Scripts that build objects
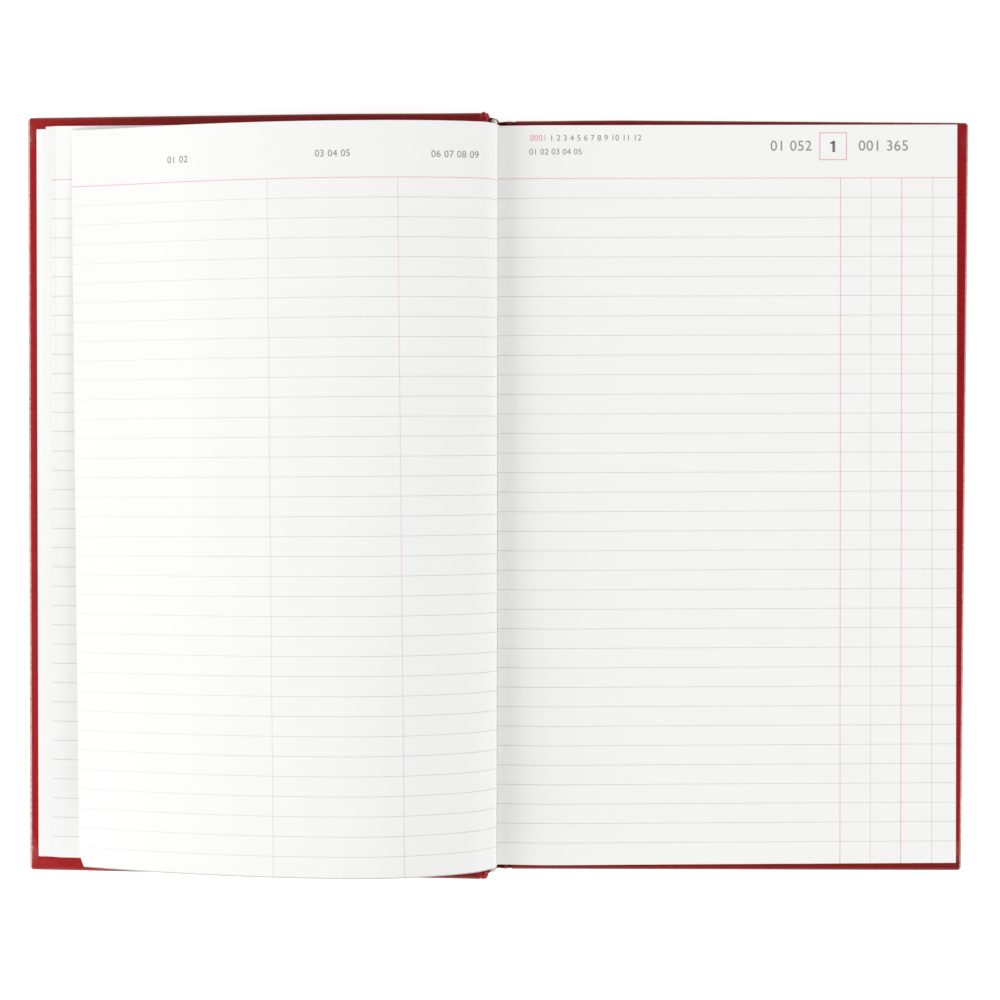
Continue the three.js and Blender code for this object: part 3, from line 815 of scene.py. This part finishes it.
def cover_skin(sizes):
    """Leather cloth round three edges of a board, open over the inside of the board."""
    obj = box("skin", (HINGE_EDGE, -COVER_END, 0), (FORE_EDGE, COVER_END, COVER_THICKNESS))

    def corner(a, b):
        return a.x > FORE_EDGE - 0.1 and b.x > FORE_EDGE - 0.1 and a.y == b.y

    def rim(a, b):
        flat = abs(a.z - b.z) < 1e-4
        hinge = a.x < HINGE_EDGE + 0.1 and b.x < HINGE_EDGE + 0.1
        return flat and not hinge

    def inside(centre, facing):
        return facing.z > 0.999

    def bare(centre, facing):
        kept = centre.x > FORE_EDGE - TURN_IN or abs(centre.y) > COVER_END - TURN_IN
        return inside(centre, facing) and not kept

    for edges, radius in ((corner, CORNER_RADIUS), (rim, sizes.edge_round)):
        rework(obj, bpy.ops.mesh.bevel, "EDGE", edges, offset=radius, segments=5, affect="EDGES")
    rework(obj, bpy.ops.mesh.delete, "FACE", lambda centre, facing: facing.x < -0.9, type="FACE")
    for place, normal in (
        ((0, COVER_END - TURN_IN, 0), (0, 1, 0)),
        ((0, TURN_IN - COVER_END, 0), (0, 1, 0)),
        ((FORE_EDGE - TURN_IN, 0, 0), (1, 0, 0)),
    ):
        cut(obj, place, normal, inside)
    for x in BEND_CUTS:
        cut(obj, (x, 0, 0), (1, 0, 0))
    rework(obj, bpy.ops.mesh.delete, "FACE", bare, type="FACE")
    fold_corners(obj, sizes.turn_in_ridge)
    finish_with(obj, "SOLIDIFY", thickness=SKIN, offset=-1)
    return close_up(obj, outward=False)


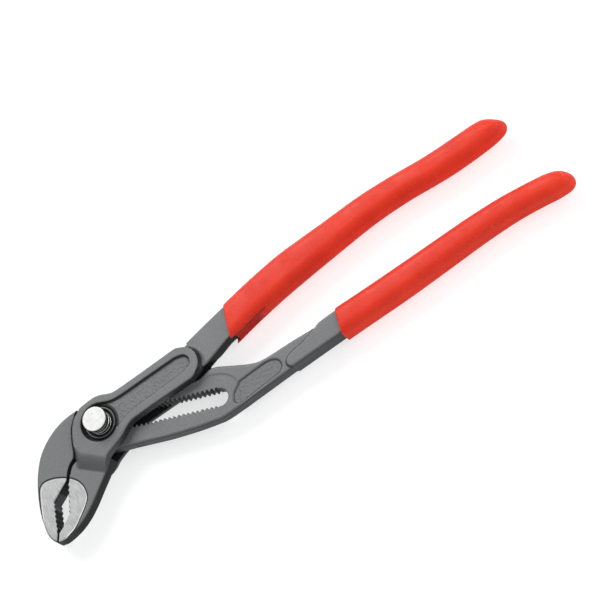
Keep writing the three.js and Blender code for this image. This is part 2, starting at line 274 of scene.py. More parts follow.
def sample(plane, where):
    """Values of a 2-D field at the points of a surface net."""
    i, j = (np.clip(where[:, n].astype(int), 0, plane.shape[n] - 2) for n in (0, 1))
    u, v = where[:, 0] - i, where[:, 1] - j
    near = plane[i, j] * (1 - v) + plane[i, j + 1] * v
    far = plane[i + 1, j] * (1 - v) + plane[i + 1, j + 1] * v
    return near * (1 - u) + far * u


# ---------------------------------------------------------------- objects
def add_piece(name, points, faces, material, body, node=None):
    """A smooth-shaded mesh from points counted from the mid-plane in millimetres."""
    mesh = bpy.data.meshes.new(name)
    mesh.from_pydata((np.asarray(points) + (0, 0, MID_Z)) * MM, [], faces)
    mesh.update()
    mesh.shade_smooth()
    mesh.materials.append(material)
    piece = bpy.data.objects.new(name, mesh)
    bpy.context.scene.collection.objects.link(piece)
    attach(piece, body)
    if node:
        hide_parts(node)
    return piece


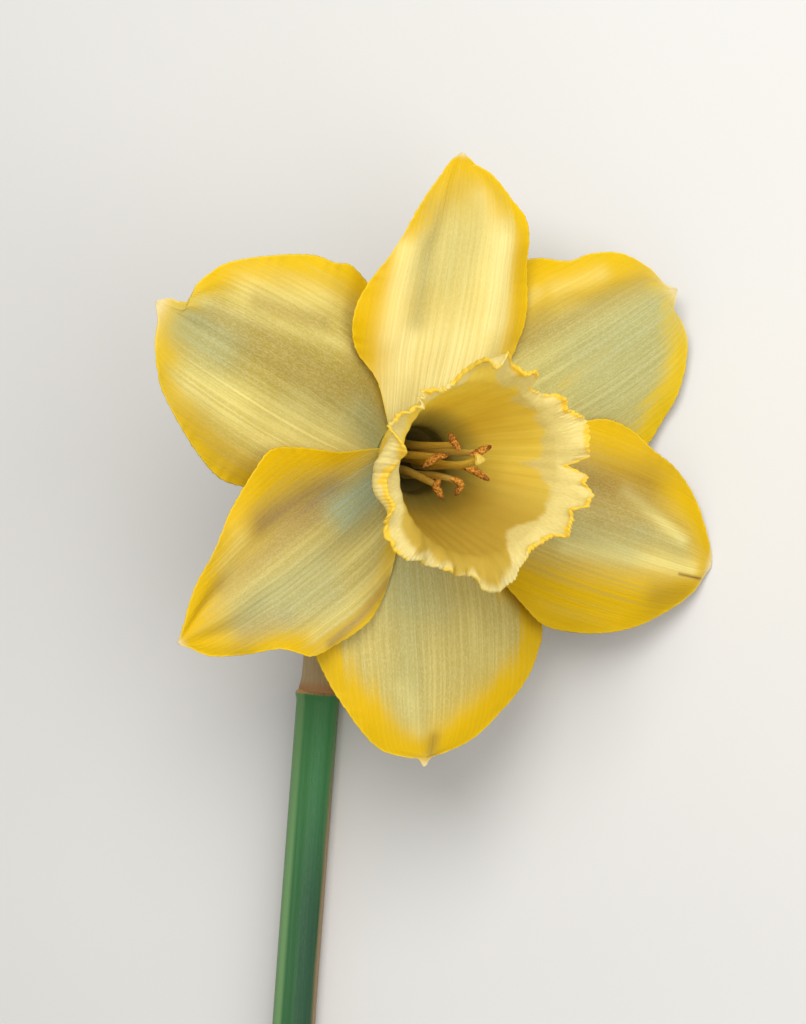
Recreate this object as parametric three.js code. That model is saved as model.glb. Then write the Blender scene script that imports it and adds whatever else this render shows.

• [Task directions]
Reply with one number only: how many lines of the listing hold "scene"?

• [Output for this exercise]
4